GIVEN INFORMATION:
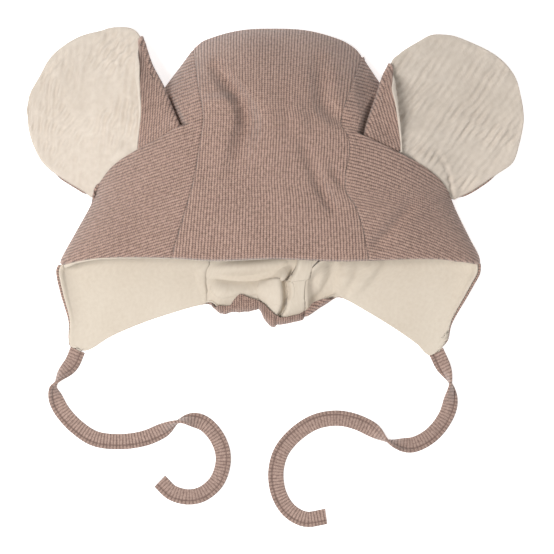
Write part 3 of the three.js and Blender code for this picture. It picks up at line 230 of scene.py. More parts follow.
# The bulge between the left seam and the pleat: its upper border, across and along. It rises over
# BULGE_RISE mm below that border, starts at the left over BULGE_LEFT, is fuller near the pleat and
# ends there in a crease.
BULGE_BORDER = [(-0.3, -0.2), (-0.277, -0.239), (-0.191, -0.273), (-0.096, -0.273), (-0.038, -0.239),
                (0.01, -0.182), (0.043, -0.125), (0.067, -0.091)]
BULGE_HEIGHT = 3.4
BULGE_RISE = (-2.6, 3)
BULGE_LEFT = (-0.3, -0.24)
BULGE_FOOT = (-1.6, 0.6)
BULGE_FULLER = 0.95
BULGE_FULLER_WIDTH = 9
CREASE_WIDTH = 3
# Flat pleat of the lining at the right of the nape: its free edge and its seam, along and across.
# It rises over PLEAT_RISE mm at its edge and runs out over PLEAT_RUNOUT mm past its seam.
PLEAT_EDGE = [(-0.636, 0.053), (-0.585, 0.067), (-0.523, 0.081), (-0.432, 0.086), (-0.318, 0.085),
              (-0.25, 0.083), (-0.188, 0.089), (-0.136, 0.105), (-0.074, 0.127), (0.009, 0.139)]
PLEAT_SEAM = [(-0.557, 0.166), (-0.466, 0.164), (-0.375, 0.163), (-0.261, 0.167), (-0.182, 0.177),
              (-0.102, 0.201), (-0.023, 0.234), (0.017, 0.258)]
PLEAT_HEIGHT = 6.5
PLEAT_RISE = (-0.2, 0.7)
PLEAT_RUNOUT = (-0.4, 7)
# Pinches that the elastic pulls into the rolled band
BAND_PINCHES = [
    [(-0.062, -0.42, 0.8, 0.6), (-0.058, -0.489, 1.1, 1.3), (-0.055, -0.557, 1, 0.9)],
    [(0.024, -0.58, 0.8, 0.6), (0.033, -0.659, 1.3, 1.6), (0.036, -0.75, 1, 0.9)],
    [(0.153, -0.557, 0.8, 0.5), (0.163, -0.614, 1, 1.1), (0.17, -0.67, 0.9, 0.8)],
    [(-0.206, -0.477, 0.8, 0.6), (-0.218, -0.534, 1.1, 1.2), (-0.23, -0.602, 0.9, 0.6)],
    [(-0.141, -0.352, 0.6, 0.5), (-0.132, -0.409, 0.8, 0.9), (-0.124, -0.477, 0.6, 0)],
    [(-0.117, -0.375, 0.5, 0.4), (-0.112, -0.432, 0.7, 0.7), (-0.11, -0.489, 0.5, 0)],
    [(0.206, -0.443, 0.8, 0.6), (0.23, -0.477, 1.2, 1.2), (0.249, -0.511, 0.8, 0)],
]


def share_along(x, y, start, end):
    """How far along a straight line a place is, and its distance from it."""
    dx, dy = end[0] - start[0], end[1] - start[1]
    t = np.clip(((x - start[0]) * dx + (y - start[1]) * dy) / (dx * dx + dy * dy), 0, 1)
    return t, np.hypot(x - start[0] - t * dx, y - start[1] - t * dy)


def crease_relief(creases, x, y):
    """Height of all creases at a place; along one crease its width and height change smoothly."""
    height = np.zeros(np.broadcast(x, y).shape)
    for crease in creases:
        own = np.zeros(height.shape)
        for start, end in zip(crease[:-1], crease[1:]):
            a = (place_x(start[0]), place_y(start[1]))
            b = (place_x(end[0]), place_y(end[1]))
            t, distance = share_along(x, y, a, b)
            off = np.clip(distance / lerp(start[2], end[2], t), 0, 1)
            rise = lerp(start[3], end[3], t) * (1 - off * off) ** 2
            own = np.where(np.abs(rise) > np.abs(own), rise, own)
        height += own
    return height


# %% [markdown]
# ## Two sheets
# An empty hat on its back is two sheets of cloth. The upper one is a low cushion over the outline.
# The lower one lies on the surface, comes up to the side folds and rolls up at the nape. Height as a
# function of place keeps neighbouring pieces together, since all of them read the same two sheets.

# %% Heights of the two sheets
def fold_edge(side, y):
    top = place_y(side["corner"])
    slope = (edge_x(side["fold"], top) - edge_x(side["fold"], top - FOLD_ROUNDING)) / FOLD_ROUNDING
    return edge_x(side["fold"], y) + np.maximum(y - top, 0) * slope


def upper_height(x, y):
    """The upper sheet is a cushion over the outline, with its creases."""
    edge = np.where(x < 0, fold_edge(LEFT, y), fold_edge(RIGHT, y))
    across = np.clip(x / edge, 0, 1)
    start = place_y(CROWN_ROUNDING_FROM)
    up = np.clip((y - start) / (crown_y(x) - start), 0, 1)
    rounding = np.sqrt((1 - across ** FULLNESS) * (1 - up ** FULLNESS))
    rise = look_up(PROFILE, share_y(y)) * LOFT - FOLD_HEIGHT
    return FOLD_HEIGHT + (rise + crease_relief(FRONT_FOLDS, x, y)) * rounding


OUTLINE_STEPS = 48
FLAP_CURL_END = 0.9


def outline():
    """The outline of the lower sheet from flap tip to flap tip, with the height of its edge."""
    rows = []
    for side, order in ((LEFT, 1), (RIGHT, -1)):
        flap = np.linspace(side["flap_edge"][0][0], side["fold"][0][0], OUTLINE_STEPS)
        curl = lerp(FOLD_HEIGHT, FLAP_TIP_CURL, smooth(-flap, 0, FLAP_CURL_END))
        fold = np.linspace(side["fold"][0][0], side["corner"], OUTLINE_STEPS)
        points = [np.column_stack([place_x(look_up(side["flap_edge"], flap)), place_y(flap), curl]),
                  np.column_stack([place_x(look_up(side["fold"], fold)), place_y(fold),
                                   np.full(OUTLINE_STEPS, FOLD_HEIGHT)])]
        rows.append(np.vstack(points)[::order])
    x = place_x(np.linspace(CROWN[0][0], CROWN[-1][0], OUTLINE_STEPS))
    crown = np.column_stack([x, crown_y(x), np.full(OUTLINE_STEPS, FOLD_HEIGHT)])
    return np.vstack([rows[0], crown, rows[1]])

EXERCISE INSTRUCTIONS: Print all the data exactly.

FINAL RESULT:
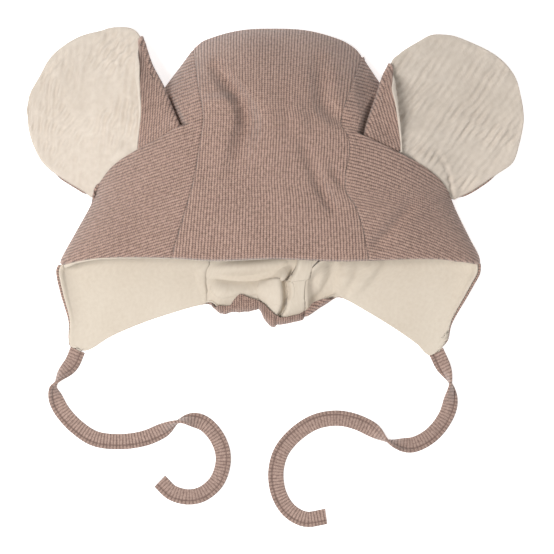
Write part 3 of the three.js and Blender code for this picture. It picks up at line 230 of scene.py. More parts follow.
# The bulge between the left seam and the pleat: its upper border, across and along. It rises over
# BULGE_RISE mm below that border, starts at the left over BULGE_LEFT, is fuller near the pleat and
# ends there in a crease.
BULGE_BORDER = [(-0.3, -0.2), (-0.277, -0.239), (-0.191, -0.273), (-0.096, -0.273), (-0.038, -0.239),
                (0.01, -0.182), (0.043, -0.125), (0.067, -0.091)]
BULGE_HEIGHT = 3.4
BULGE_RISE = (-2.6, 3)
BULGE_LEFT = (-0.3, -0.24)
BULGE_FOOT = (-1.6, 0.6)
BULGE_FULLER = 0.95
BULGE_FULLER_WIDTH = 9
CREASE_WIDTH = 3
# Flat pleat of the lining at the right of the nape: its free edge and its seam, along and across.
# It rises over PLEAT_RISE mm at its edge and runs out over PLEAT_RUNOUT mm past its seam.
PLEAT_EDGE = [(-0.636, 0.053), (-0.585, 0.067), (-0.523, 0.081), (-0.432, 0.086), (-0.318, 0.085),
              (-0.25, 0.083), (-0.188, 0.089), (-0.136, 0.105), (-0.074, 0.127), (0.009, 0.139)]
PLEAT_SEAM = [(-0.557, 0.166), (-0.466, 0.164), (-0.375, 0.163), (-0.261, 0.167), (-0.182, 0.177),
              (-0.102, 0.201), (-0.023, 0.234), (0.017, 0.258)]
PLEAT_HEIGHT = 6.5
PLEAT_RISE = (-0.2, 0.7)
PLEAT_RUNOUT = (-0.4, 7)
# Pinches that the elastic pulls into the rolled band
BAND_PINCHES = [
    [(-0.062, -0.42, 0.8, 0.6), (-0.058, -0.489, 1.1, 1.3), (-0.055, -0.557, 1, 0.9)],
    [(0.024, -0.58, 0.8, 0.6), (0.033, -0.659, 1.3, 1.6), (0.036, -0.75, 1, 0.9)],
    [(0.153, -0.557, 0.8, 0.5), (0.163, -0.614, 1, 1.1), (0.17, -0.67, 0.9, 0.8)],
    [(-0.206, -0.477, 0.8, 0.6), (-0.218, -0.534, 1.1, 1.2), (-0.23, -0.602, 0.9, 0.6)],
    [(-0.141, -0.352, 0.6, 0.5), (-0.132, -0.409, 0.8, 0.9), (-0.124, -0.477, 0.6, 0)],
    [(-0.117, -0.375, 0.5, 0.4), (-0.112, -0.432, 0.7, 0.7), (-0.11, -0.489, 0.5, 0)],
    [(0.206, -0.443, 0.8, 0.6), (0.23, -0.477, 1.2, 1.2), (0.249, -0.511, 0.8, 0)],
]


def share_along(x, y, start, end):
    """How far along a straight line a place is, and its distance from it."""
    dx, dy = end[0] - start[0], end[1] - start[1]
    t = np.clip(((x - start[0]) * dx + (y - start[1]) * dy) / (dx * dx + dy * dy), 0, 1)
    return t, np.hypot(x - start[0] - t * dx, y - start[1] - t * dy)


def crease_relief(creases, x, y):
    """Height of all creases at a place; along one crease its width and height change smoothly."""
    height = np.zeros(np.broadcast(x, y).shape)
    for crease in creases:
        own = np.zeros(height.shape)
        for start, end in zip(crease[:-1], crease[1:]):
            a = (place_x(start[0]), place_y(start[1]))
            b = (place_x(end[0]), place_y(end[1]))
            t, distance = share_along(x, y, a, b)
            off = np.clip(distance / lerp(start[2], end[2], t), 0, 1)
            rise = lerp(start[3], end[3], t) * (1 - off * off) ** 2
            own = np.where(np.abs(rise) > np.abs(own), rise, own)
        height += own
    return height


# %% [markdown]
# ## Two sheets
# An empty hat on its back is two sheets of cloth. The upper one is a low cushion over the outline.
# The lower one lies on the surface, comes up to the side folds and rolls up at the nape. Height as a
# function of place keeps neighbouring pieces together, since all of them read the same two sheets.

# %% Heights of the two sheets
def fold_edge(side, y):
    top = place_y(side["corner"])
    slope = (edge_x(side["fold"], top) - edge_x(side["fold"], top - FOLD_ROUNDING)) / FOLD_ROUNDING
    return edge_x(side["fold"], y) + np.maximum(y - top, 0) * slope


def upper_height(x, y):
    """The upper sheet is a cushion over the outline, with its creases."""
    edge = np.where(x < 0, fold_edge(LEFT, y), fold_edge(RIGHT, y))
    across = np.clip(x / edge, 0, 1)
    start = place_y(CROWN_ROUNDING_FROM)
    up = np.clip((y - start) / (crown_y(x) - start), 0, 1)
    rounding = np.sqrt((1 - across ** FULLNESS) * (1 - up ** FULLNESS))
    rise = look_up(PROFILE, share_y(y)) * LOFT - FOLD_HEIGHT
    return FOLD_HEIGHT + (rise + crease_relief(FRONT_FOLDS, x, y)) * rounding


OUTLINE_STEPS = 48
FLAP_CURL_END = 0.9


def outline():
    """The outline of the lower sheet from flap tip to flap tip, with the height of its edge."""
    rows = []
    for side, order in ((LEFT, 1), (RIGHT, -1)):
        flap = np.linspace(side["flap_edge"][0][0], side["fold"][0][0], OUTLINE_STEPS)
        curl = lerp(FOLD_HEIGHT, FLAP_TIP_CURL, smooth(-flap, 0, FLAP_CURL_END))
        fold = np.linspace(side["fold"][0][0], side["corner"], OUTLINE_STEPS)
        points = [np.column_stack([place_x(look_up(side["flap_edge"], flap)), place_y(flap), curl]),
                  np.column_stack([place_x(look_up(side["fold"], fold)), place_y(fold),
                                   np.full(OUTLINE_STEPS, FOLD_HEIGHT)])]
        rows.append(np.vstack(points)[::order])
    x = place_x(np.linspace(CROWN[0][0], CROWN[-1][0], OUTLINE_STEPS))
    crown = np.column_stack([x, crown_y(x), np.full(OUTLINE_STEPS, FOLD_HEIGHT)])
    return np.vstack([rows[0], crown, rows[1]])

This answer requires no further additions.